The two planned to spend their 50th wedding anniversary, in 1933, quietly at home. But according to the Mansfield News, they “were virtually besieged by well-wishing friends all day.” Lives well-lived.
Mabel, their daughter, my grandmother, attended high school in Mansfield, where she was able to study — and did study — French, Latin, Greek, German and Spanish. She went on to Mount Holyoke College, but had to leave after one year, no doubt because of the family’s growing financial problems.
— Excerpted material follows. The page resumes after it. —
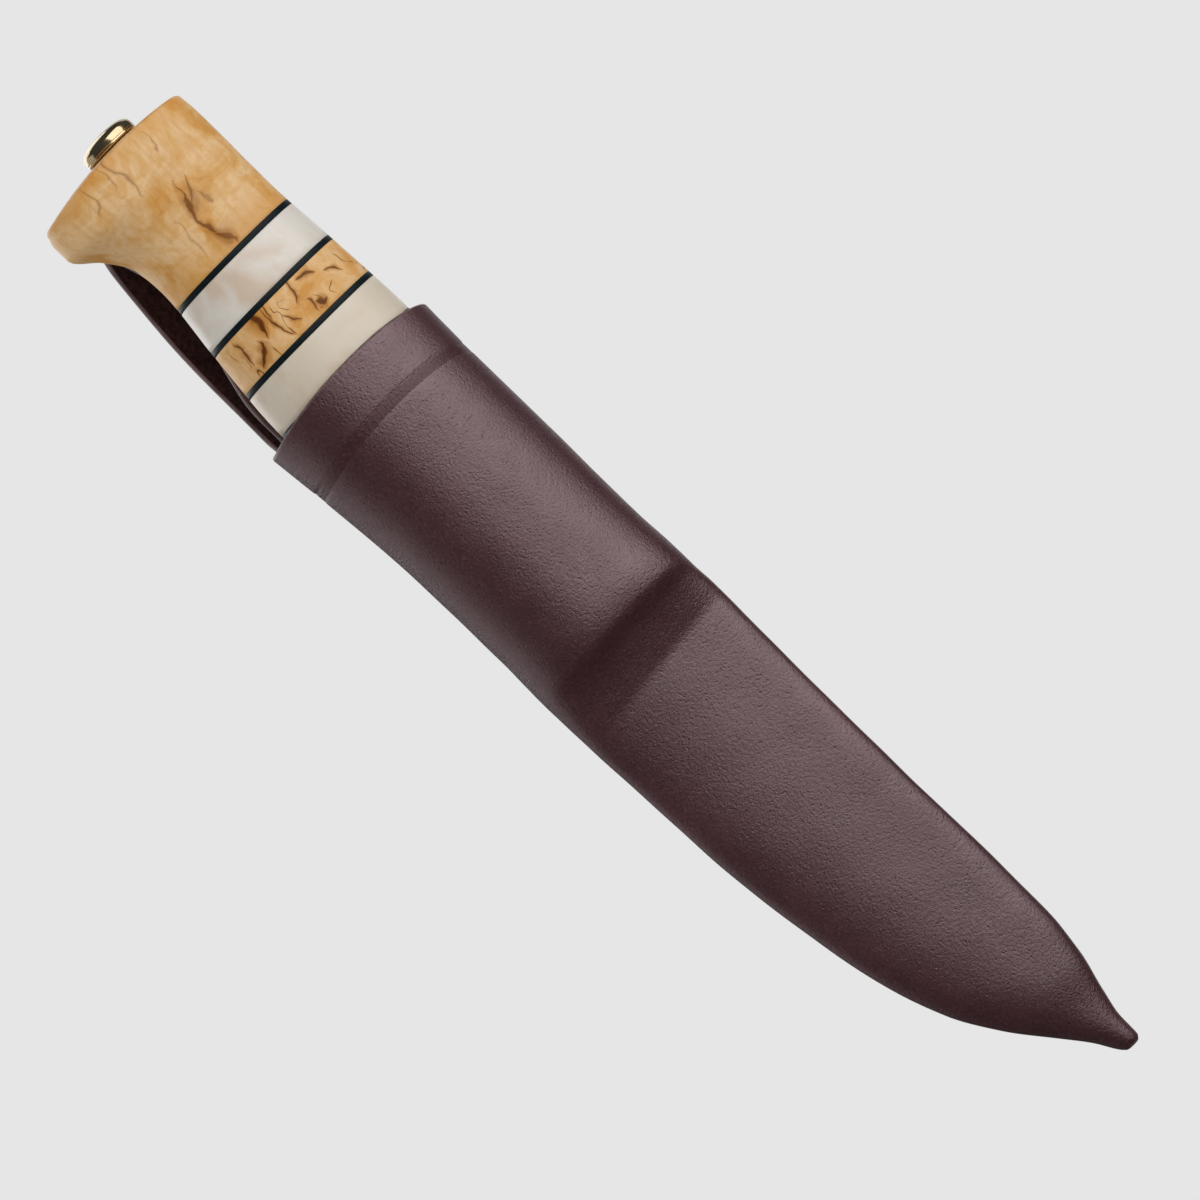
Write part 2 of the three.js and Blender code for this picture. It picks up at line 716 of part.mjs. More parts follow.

Her great granddaughter — my daughter Jean — managed to fulfill Mabel’s dream of graduating from that institution.
Mabel’s husband, my grandfather Ed Achorn, was able to work during the Great Depression, but they lived on the second floor of the small Achorn family house in Westborough, Massachusetts. There was little to spare. She died in 1942, when my father — the infant in the picture — was away attending Brown. Soon after that, he joined the Navy and served in the Pacific, eventually becoming a captain of a small vessel. He saw the famous American flag waving on Mount Suribachi at Iwo Jima, after one of the most horrific battles of World War II. He came home, married my mother, had five children, and rose through the ranks from lowly bureau reporter to publisher of The Worcester Telegram & Gazette.

He took me to my first big-league ball game at Fenway Park in 1966. And soon thereafter, he gave me one of the greatest gifts imaginable: Bruce Catton’s three-volume centennial history of the Civil War. You may sense that influence in some of my books.
That, of course, is the speed walk through four generations. There are millions of American stories like theirs — of heartache, struggle, sacrifice, service, and gratitude to be living in this blessed country of ours.